#### [What needs to be done]
Filter the records below down to lines containing "origin".

#### [Input rows]

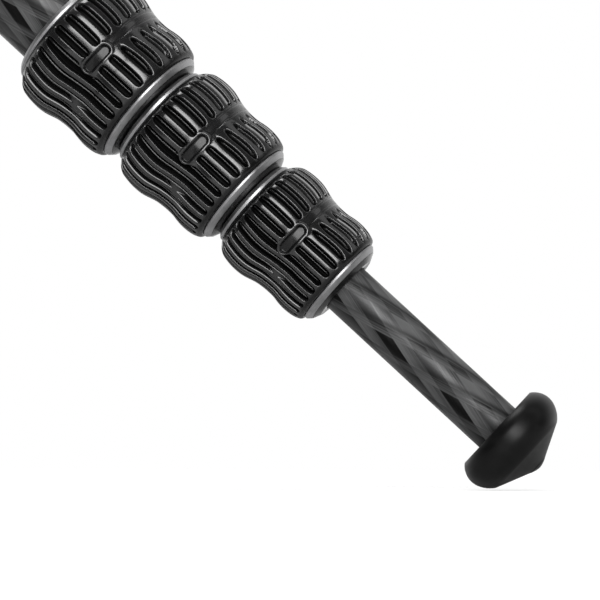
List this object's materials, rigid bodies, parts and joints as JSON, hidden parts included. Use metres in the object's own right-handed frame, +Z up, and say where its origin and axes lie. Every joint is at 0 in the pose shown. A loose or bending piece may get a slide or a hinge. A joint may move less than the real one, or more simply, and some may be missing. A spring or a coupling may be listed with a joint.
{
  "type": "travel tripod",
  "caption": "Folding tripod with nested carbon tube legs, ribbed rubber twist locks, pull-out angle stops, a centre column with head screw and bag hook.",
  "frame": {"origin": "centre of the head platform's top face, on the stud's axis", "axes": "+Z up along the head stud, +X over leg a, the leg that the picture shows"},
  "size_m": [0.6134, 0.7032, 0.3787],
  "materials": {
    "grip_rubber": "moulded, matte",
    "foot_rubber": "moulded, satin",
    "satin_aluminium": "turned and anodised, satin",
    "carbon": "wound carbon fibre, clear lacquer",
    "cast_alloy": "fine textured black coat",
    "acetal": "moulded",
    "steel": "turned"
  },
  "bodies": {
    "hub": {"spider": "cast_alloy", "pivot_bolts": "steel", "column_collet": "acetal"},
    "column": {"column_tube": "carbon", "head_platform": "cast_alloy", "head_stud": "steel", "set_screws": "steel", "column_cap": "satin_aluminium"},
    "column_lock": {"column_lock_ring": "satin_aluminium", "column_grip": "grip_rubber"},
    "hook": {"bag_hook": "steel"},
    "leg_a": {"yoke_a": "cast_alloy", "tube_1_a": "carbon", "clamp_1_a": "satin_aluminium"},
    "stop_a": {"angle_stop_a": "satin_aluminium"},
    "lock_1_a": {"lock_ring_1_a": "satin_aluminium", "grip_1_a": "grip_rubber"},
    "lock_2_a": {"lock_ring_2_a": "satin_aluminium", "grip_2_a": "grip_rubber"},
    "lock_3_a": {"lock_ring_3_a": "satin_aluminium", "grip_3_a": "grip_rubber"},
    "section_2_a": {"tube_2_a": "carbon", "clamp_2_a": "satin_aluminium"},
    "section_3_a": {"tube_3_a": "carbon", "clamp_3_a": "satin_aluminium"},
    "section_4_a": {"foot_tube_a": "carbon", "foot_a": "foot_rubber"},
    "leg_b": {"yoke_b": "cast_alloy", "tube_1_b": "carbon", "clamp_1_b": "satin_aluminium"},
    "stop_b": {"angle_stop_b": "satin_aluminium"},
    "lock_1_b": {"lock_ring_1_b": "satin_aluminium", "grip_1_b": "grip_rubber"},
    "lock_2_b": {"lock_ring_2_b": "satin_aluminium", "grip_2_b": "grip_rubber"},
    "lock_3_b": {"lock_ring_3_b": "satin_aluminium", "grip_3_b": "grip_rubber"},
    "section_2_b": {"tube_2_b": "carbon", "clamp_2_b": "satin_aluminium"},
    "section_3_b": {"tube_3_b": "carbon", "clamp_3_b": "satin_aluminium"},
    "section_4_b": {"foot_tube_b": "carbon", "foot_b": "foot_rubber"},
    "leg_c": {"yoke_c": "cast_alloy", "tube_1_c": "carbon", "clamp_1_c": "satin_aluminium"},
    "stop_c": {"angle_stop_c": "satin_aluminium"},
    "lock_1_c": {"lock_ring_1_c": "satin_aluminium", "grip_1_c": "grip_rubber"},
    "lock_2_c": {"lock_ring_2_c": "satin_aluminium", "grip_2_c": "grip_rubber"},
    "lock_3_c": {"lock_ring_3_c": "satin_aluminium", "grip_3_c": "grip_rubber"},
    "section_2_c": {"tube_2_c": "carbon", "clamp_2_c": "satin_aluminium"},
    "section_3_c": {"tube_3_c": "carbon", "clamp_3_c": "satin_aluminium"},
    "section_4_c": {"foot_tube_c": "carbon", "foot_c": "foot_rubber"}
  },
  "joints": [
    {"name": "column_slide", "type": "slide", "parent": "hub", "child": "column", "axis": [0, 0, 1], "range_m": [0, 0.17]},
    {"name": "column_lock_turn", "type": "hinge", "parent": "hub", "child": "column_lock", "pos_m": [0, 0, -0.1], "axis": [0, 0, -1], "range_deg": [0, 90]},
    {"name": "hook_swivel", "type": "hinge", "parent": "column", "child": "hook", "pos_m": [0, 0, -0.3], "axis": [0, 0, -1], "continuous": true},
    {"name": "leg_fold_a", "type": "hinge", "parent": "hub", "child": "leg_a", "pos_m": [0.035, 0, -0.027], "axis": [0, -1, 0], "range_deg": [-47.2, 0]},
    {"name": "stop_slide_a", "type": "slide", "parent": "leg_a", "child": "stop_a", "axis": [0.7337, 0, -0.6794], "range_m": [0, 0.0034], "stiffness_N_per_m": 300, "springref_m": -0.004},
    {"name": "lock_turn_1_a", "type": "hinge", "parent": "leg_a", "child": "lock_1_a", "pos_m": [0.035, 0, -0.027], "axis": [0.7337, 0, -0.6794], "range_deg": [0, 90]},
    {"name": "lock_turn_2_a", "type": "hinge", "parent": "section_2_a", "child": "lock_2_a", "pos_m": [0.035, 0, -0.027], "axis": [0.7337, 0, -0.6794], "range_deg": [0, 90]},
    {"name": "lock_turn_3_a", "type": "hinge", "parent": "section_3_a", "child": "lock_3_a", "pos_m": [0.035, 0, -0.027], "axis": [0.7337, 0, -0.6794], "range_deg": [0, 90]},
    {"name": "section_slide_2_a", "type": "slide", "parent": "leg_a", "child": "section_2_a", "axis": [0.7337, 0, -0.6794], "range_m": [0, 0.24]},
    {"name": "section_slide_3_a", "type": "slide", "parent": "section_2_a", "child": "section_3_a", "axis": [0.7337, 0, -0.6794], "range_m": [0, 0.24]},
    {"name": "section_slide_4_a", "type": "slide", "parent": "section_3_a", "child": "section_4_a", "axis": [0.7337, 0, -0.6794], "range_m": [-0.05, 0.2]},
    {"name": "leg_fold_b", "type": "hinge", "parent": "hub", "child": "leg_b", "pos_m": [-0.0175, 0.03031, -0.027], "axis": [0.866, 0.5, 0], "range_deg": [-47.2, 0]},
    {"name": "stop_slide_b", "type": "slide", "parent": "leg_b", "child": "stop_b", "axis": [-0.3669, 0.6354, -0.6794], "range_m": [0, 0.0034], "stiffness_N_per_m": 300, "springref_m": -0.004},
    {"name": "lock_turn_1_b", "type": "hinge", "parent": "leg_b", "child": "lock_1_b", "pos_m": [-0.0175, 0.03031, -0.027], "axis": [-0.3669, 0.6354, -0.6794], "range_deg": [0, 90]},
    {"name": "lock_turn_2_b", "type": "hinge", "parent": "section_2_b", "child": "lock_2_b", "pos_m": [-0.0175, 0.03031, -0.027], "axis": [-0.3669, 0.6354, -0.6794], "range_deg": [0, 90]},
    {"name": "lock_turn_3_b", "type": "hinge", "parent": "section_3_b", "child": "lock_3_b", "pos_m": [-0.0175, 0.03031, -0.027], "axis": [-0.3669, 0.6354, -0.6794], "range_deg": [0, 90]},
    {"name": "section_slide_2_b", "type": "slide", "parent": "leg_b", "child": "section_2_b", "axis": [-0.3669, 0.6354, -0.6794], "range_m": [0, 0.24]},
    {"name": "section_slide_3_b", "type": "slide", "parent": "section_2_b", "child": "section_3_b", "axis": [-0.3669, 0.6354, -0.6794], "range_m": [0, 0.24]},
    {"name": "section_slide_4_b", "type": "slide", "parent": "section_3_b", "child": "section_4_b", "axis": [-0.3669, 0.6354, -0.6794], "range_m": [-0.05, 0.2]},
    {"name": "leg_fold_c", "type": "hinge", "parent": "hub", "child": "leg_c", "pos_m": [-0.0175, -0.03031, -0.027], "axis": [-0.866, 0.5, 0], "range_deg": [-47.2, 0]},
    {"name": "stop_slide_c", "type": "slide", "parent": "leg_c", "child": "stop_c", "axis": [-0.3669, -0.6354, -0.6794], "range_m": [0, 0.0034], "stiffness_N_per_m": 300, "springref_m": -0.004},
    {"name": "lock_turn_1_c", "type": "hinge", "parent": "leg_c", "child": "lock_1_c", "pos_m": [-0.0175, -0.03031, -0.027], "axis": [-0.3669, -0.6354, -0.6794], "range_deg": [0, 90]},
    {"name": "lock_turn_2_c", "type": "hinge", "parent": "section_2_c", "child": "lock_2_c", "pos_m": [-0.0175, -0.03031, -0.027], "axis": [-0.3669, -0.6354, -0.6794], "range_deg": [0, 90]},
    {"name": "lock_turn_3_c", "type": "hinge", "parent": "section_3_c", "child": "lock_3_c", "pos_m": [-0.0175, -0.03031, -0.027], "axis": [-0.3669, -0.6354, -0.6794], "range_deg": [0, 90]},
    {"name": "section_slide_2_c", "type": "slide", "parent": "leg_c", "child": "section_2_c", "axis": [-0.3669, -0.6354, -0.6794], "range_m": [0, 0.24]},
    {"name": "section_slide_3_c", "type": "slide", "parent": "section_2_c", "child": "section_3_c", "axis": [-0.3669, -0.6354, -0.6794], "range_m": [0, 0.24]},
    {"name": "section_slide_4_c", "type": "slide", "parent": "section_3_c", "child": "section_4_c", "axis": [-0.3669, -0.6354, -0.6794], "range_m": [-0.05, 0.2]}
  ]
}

* * *

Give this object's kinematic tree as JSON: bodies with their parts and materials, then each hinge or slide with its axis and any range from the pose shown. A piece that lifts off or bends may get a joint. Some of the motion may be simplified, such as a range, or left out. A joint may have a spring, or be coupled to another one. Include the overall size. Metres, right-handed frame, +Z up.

--

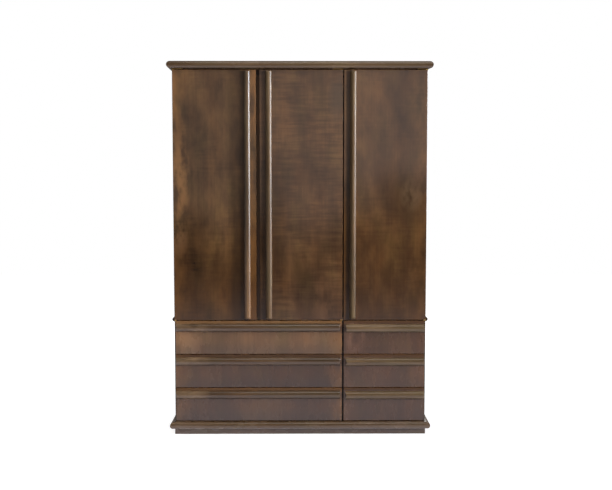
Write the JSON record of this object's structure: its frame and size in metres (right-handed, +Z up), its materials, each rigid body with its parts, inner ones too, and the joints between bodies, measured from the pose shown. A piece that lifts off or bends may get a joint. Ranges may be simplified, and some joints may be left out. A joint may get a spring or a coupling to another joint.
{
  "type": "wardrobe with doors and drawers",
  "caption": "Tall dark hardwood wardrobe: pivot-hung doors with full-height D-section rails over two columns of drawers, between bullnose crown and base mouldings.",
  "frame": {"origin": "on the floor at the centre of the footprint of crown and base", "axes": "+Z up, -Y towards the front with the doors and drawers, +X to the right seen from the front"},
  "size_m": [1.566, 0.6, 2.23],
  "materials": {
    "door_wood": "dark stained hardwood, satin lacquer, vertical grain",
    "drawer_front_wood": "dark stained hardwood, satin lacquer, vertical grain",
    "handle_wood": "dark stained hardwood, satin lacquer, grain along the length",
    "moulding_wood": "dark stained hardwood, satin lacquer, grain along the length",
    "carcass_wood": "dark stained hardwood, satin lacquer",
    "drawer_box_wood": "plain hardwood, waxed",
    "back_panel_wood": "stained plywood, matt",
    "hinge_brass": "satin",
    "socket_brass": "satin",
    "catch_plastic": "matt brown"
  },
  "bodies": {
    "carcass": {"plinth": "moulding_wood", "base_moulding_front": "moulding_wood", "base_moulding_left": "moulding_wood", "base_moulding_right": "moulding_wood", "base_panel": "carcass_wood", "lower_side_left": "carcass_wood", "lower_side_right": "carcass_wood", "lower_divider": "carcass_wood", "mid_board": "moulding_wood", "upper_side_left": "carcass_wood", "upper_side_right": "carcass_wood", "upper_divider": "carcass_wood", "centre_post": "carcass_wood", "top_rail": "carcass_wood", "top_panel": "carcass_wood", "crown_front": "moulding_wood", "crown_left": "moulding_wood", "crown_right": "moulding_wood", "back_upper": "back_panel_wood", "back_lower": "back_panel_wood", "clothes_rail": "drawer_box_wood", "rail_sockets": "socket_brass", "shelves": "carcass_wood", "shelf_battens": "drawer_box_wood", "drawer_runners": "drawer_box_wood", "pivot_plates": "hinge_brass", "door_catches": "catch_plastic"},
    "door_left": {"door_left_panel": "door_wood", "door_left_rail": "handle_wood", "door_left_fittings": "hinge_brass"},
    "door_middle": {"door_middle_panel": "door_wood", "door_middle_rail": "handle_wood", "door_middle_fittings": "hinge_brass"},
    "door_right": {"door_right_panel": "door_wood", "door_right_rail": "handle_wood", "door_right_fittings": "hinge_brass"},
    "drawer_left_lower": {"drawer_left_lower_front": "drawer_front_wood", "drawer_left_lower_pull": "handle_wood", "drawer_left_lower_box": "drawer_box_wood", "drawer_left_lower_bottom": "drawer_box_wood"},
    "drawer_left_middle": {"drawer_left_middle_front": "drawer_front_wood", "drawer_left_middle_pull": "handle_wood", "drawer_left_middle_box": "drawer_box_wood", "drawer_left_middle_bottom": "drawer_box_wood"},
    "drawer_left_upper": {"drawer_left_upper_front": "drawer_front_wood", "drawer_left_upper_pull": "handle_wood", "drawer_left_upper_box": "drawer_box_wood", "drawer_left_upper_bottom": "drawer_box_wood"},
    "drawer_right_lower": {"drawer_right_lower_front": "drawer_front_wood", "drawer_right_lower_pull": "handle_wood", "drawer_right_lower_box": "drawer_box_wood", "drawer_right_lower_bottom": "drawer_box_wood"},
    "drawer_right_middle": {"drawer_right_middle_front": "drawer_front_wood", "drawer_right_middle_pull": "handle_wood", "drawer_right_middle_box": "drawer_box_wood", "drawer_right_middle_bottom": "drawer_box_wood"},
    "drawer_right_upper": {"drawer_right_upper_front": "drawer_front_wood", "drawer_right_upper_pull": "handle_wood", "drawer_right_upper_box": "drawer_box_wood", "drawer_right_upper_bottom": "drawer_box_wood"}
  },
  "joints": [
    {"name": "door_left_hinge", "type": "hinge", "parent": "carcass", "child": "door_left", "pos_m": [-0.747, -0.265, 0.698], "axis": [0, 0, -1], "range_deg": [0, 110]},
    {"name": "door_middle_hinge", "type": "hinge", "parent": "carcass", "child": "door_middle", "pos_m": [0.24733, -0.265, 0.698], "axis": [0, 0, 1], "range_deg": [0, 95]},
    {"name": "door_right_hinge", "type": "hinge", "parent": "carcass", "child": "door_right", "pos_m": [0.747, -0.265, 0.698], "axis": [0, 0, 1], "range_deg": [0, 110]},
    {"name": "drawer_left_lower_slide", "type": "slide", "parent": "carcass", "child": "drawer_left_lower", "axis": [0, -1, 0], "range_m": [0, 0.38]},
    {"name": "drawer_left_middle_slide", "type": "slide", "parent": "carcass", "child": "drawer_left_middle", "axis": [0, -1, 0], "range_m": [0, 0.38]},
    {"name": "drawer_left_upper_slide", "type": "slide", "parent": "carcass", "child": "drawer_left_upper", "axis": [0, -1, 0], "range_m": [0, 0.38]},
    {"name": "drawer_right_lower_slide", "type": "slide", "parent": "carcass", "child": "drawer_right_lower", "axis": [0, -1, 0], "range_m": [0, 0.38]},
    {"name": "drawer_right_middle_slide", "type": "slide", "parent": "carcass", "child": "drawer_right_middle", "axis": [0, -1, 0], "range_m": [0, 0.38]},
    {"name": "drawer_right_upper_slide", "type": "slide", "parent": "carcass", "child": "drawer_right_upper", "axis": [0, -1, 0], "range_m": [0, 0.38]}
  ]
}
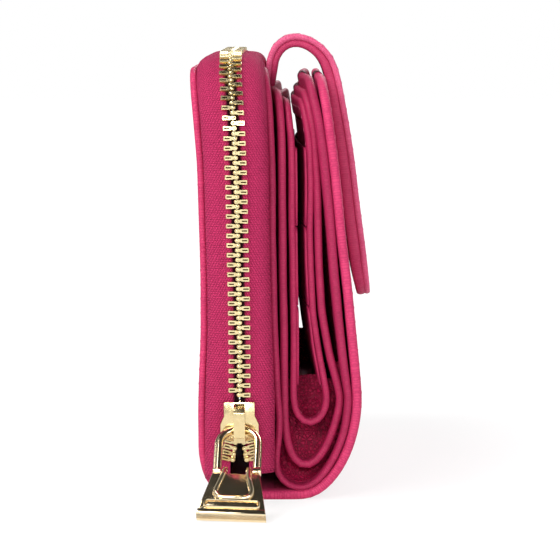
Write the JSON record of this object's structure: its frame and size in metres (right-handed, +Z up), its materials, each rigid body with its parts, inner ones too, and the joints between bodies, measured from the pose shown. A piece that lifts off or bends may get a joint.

#### [Correct result]
List this object's materials, rigid bodies, parts and joints as JSON, hidden parts included. Use metres in the object's own right-handed frame, +Z up, and say where its origin and axes lie. Every joint is at 0 in the pose shown. A loose or bending piece may get a slide or a hinge. A joint may move less than the real one, or more simply, and some may be missing. A spring or a coupling may be listed with a joint.
  "frame": {"origin": "centre of the head platform's top face, on the stud's axis", "axes": "+Z up along the head stud, +X over leg a, the leg that the picture shows"},
  "frame": {"origin": "on the floor at the centre of the footprint of crown and base", "axes": "+Z up, -Y towards the front with the doors and drawers, +X to the right seen from the front"},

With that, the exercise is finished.